Dismal summer results have put European auto sales into negative territory for the year, wiping out first-quarter gains.
Light-vehicle sales fell 18 percent in July and 12 percent in August in 28 countries, the European manufacturer association ACEA reported last week. Through eight months, sales are off 3 percent to 9.3 million vehicles.
European sales rose modestly in the first quarter, while government incentives enacted in 2009 remained in effect in some countries. But as the incentives came off, sales in each of the next five months declined from the year-earlier period.
For the year, results vary widely by country. Sales fell sharply this summer in the five largest markets, which all introduced government stimulus programs last year. Germany fell 30 percent in July and 27 percent in August.
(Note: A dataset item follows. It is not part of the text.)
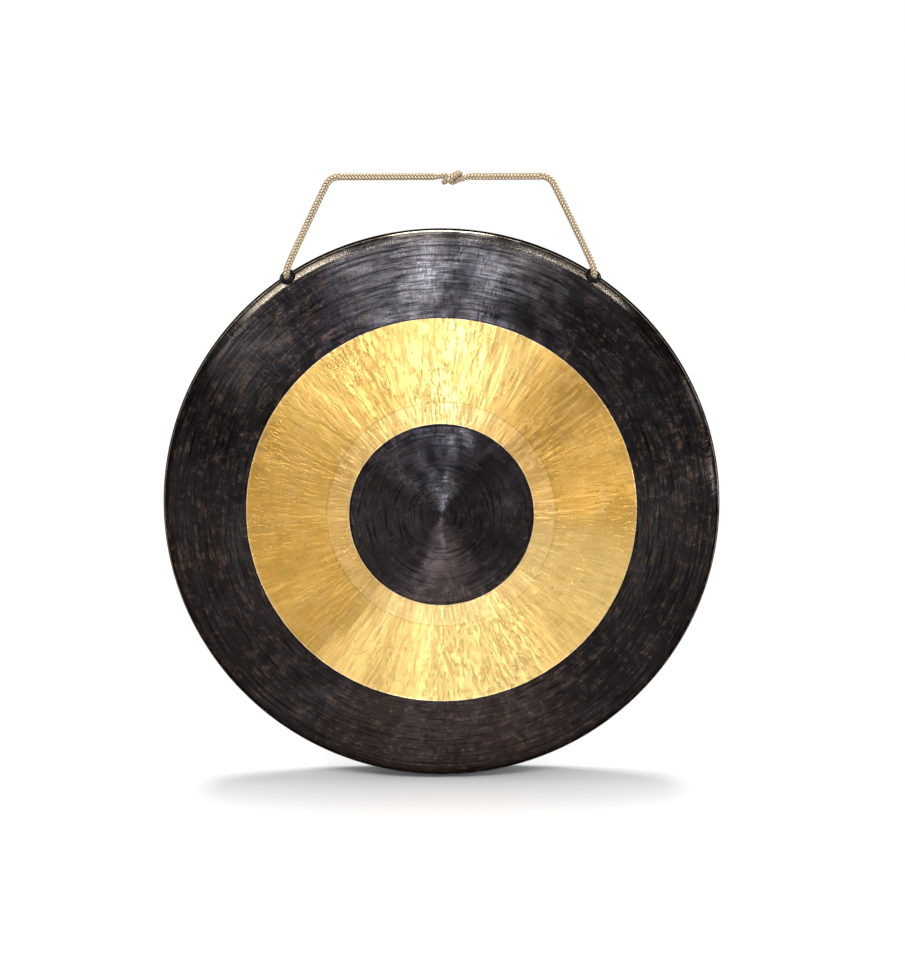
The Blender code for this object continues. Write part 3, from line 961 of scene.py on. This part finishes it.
def holeFrame(side):
    turn = Vector((0, 0, 1)).rotation_difference(holeAxis(side)).to_matrix().to_4x4()
    return Matrix.Translation(holeCentre(side)) @ turn


# A rod through the wall at a hole
def rodAlongHole(side, radius):
    high = disc["shoulder"] / 2
    low = -(disc["wall"] + disc["shoulder"] / 2)
    middle = Matrix.Translation((0, 0, (high + low) / 2))
    bm = bmesh.new()
    bmesh.ops.create_cone(
        bm, cap_ends=True, segments=hole["sides"], radius1=radius, radius2=radius,
        depth=high - low, matrix=holeFrame(side) @ middle,
    )
    return bm


def makeDisc():
    section = discSection(0.0, disc["frontStep"], disc["backStep"], disc["shoulderSteps"])
    gong = newMesh("gongDisc", spinSection(section, disc["sides"]), [bronze])
    hammerFace(gong.data)
    for side in (-1, 1):
        cutWith(gong, rodAlongHole(side, hole["waist"] + 2 * hole["seatGap"]))
    polarMap(gong.data)
    gong.data.shade_smooth()
    gong.data.set_sharp_from_angle(angle=disc["sharp"])
    finishPiece(gong, "gong", ["gong_disc"])


makeDisc()


# Grommets: moulded rings whose slots grip the shoulder

def grommetBlank(side):
    quarter = math.pi / 2
    top, bottom = hole["front"], -disc["wall"] - hole["back"]
    mouth, lip = hole["mouthRound"], hole["flangeRound"]
    steps = hole["roundSteps"]
    section = []
    for centreR, centreZ, radius, first in (
        (hole["bore"] + mouth, bottom + mouth, mouth, 2 * quarter),
        (hole["bore"] + mouth, top - mouth, mouth, quarter),
        (hole["flange"] - lip, top - lip, lip, 0),
        (hole["flange"] - lip, bottom + lip, lip, -quarter),
    ):
        for i in range(steps + 1):
            angle = first + quarter - quarter * i / steps
            section.append((centreR + radius * math.cos(angle), centreZ + radius * math.sin(angle)))
    bm = bmesh.new()
    ring = [bm.verts.new((r, 0.0, z)) for r, z in section]
    edges = [bm.edges.new(pair) for pair in zip(ring, ring[1:] + ring[:1])]
    bmesh.ops.spin(
        bm, geom=ring + edges, cent=(0, 0, 0), axis=(0, 0, 1), angle=math.tau,
        steps=hole["sides"], use_merge=True,
    )
    bmesh.ops.remove_doubles(bm, verts=bm.verts, dist=weld)
    bmesh.ops.recalc_face_normals(bm, faces=bm.faces)
    bmesh.ops.transform(bm, matrix=holeFrame(side), verts=bm.verts)
    return bm


def makeGrommets():
    for side, word in ((-1, "left"), (1, "right")):
        grommet = newMesh("grommet" + word.capitalize(), grommetBlank(side), [rubber])
        step = hole["slotStep"]
        section = discSection(hole["seatGap"], step, step, hole["slotShoulderSteps"])
        slotShape = newMesh("slotShape", spinSection(section, hole["slotSides"]), [])
        cutWith(slotShape, rodAlongHole(side, hole["waist"]))
        slot = bmesh.new()
        slot.from_mesh(slotShape.data)
        bpy.data.objects.remove(slotShape, do_unlink=True)
        cutWith(grommet, slot)
        grommet.data.shade_smooth()
        grommet.data.set_sharp_from_angle(angle=hole["sharp"])
        finishPiece(grommet, "gong", ["grommet_" + word])


makeGrommets()


# Floor, world and lamps

studio = {
    "floorGap": 2.0 * mm,
    "floorSize": 30.0,
    "floorColour": (0.46, 0.46, 0.46),     # as it lights the disc
    "floorSeen": (0.80, 0.80, 0.80),       # as the camera sees it
    "floorRoughness": 0.9,
    "world": 0.38,
    "skySun": 2.8,
    "skySunAngle": math.radians(26),
    "skySunLean": math.radians(9),
}
coolLight = (0.86, 0.94, 1.20)
whiteLight = (1.0, 1.0, 1.0)
# Where each lamp is from the middle of the disc, then its width, height, power and colour
lamps = {
    "keyBox": ((0.05, -1.94, 0.42), 0.20, 0.50, 2.3, coolLight),
    "lowBox": ((-0.01, -1.94, -0.16), 0.09, 0.14, 2.4, coolLight),
    "leftStrip": ((-0.36, -1.90, 0.40), 0.10, 0.50, 1.6, coolLight),
    "farStrip": ((-0.95, -1.70, 0.50), 0.12, 0.60, 3.0, whiteLight),
    "rightHigh": ((1.80, -0.80, 0.46), 0.14, 0.30, 5, whiteLight),
    "rightLow": ((1.80, -0.88, -0.08), 0.20, 0.25, 8, whiteLight),
    "leftHigh": ((-1.10, -0.70, 1.30), 0.80, 0.80, 5, whiteLight),
    "overBar": ((0.0, -1.35, 1.30), 3.00, 0.06, 22, whiteLight),
}


def addFloor():
    bm = bmesh.new()
    bmesh.ops.create_grid(bm, x_segments=2, y_segments=2, size=studio["floorSize"])
    level = -disc["drop"] - disc["radius"] - studio["floorGap"]
    bmesh.ops.translate(bm, vec=(0, 0, level), verts=bm.verts)
    material, tree, shader = newMaterial("paleFloor")
    seen = addNode(tree, "ShaderNodeLightPath").outputs["Is Camera Ray"]
    colour = mixColour(tree, seen, studio["floorColour"], studio["floorSeen"])
    link(tree, colour, shader.inputs["Base Color"])
    shader.inputs["Roughness"].default_value = studio["floorRoughness"]
    shader.inputs["Specular IOR Level"].default_value = 0.0
    floor = newMesh("floor", bm, [material])


def addWorld():
    world = bpy.data.worlds.new("studioWorld")
    bpy.context.scene.world = world
    world.use_nodes = True
    tree = world.node_tree
    background = tree.nodes["Background"]
    seen = addNode(tree, "ShaderNodeLightPath").outputs["Is Camera Ray"]
    strength = rangeMap(tree, seen, 0.0, 1.0, studio["world"], 1.0, False)
    link(tree, strength, background.inputs["Strength"])
    background.inputs["Color"].default_value = (1.0, 1.0, 1.0, 1.0)


def addLamp(name, place, wide, tall, power, colour):
    data = bpy.data.lights.new(name, "AREA")
    data.shape = "RECTANGLE"
    data.size = wide
    data.size_y = tall
    data.energy = power
    data.color = colour
    lamp = bpy.data.objects.new(name, data)
    bpy.context.scene.collection.objects.link(lamp)
    lamp.location = Vector(place) + Vector((0, 0, -disc["drop"]))
    lamp.rotation_euler = (-Vector(place)).to_track_quat("-Z", "Y").to_euler()


# A wide sun above and a little behind: even light on the whole floor,
# with a soft shadow towards the front
def addSkySun():
    data = bpy.data.lights.new("skySun", "SUN")
    data.energy = studio["skySun"]
    data.angle = studio["skySunAngle"]
    sun = bpy.data.objects.new("skySun", data)
    sun.rotation_euler = (-studio["skySunLean"], 0, 0)
    bpy.context.scene.collection.objects.link(sun)


addFloor()
addWorld()
addSkySun()
for lampName, values in lamps.items():
    addLamp(lampName, *values)
bpy.context.scene.view_settings.view_transform = "Standard"
print("studio set")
Germany and Italy are lower for the year. But in Spain and the United Kingdom, where the programs lingered longer, the first eight months remain positive. For example, Spanish sales fell 24 percent in August, after the program ended, but year-to-date sales are up 22 percent. France is up 2 percent through August. Among smaller markets, Denmark, Ireland, Portugal, Sweden, Iceland and Norway have gained more than 30 percent this year. Five other countries have lost 30 percent or more: Bulgaria, Greece, Hungary, Romania and Slovakia.
Four of the top 10 auto groups remain positive for the year to date: Renault and PSA Peugeot Citroen, BMW Group and Japan's Nissan.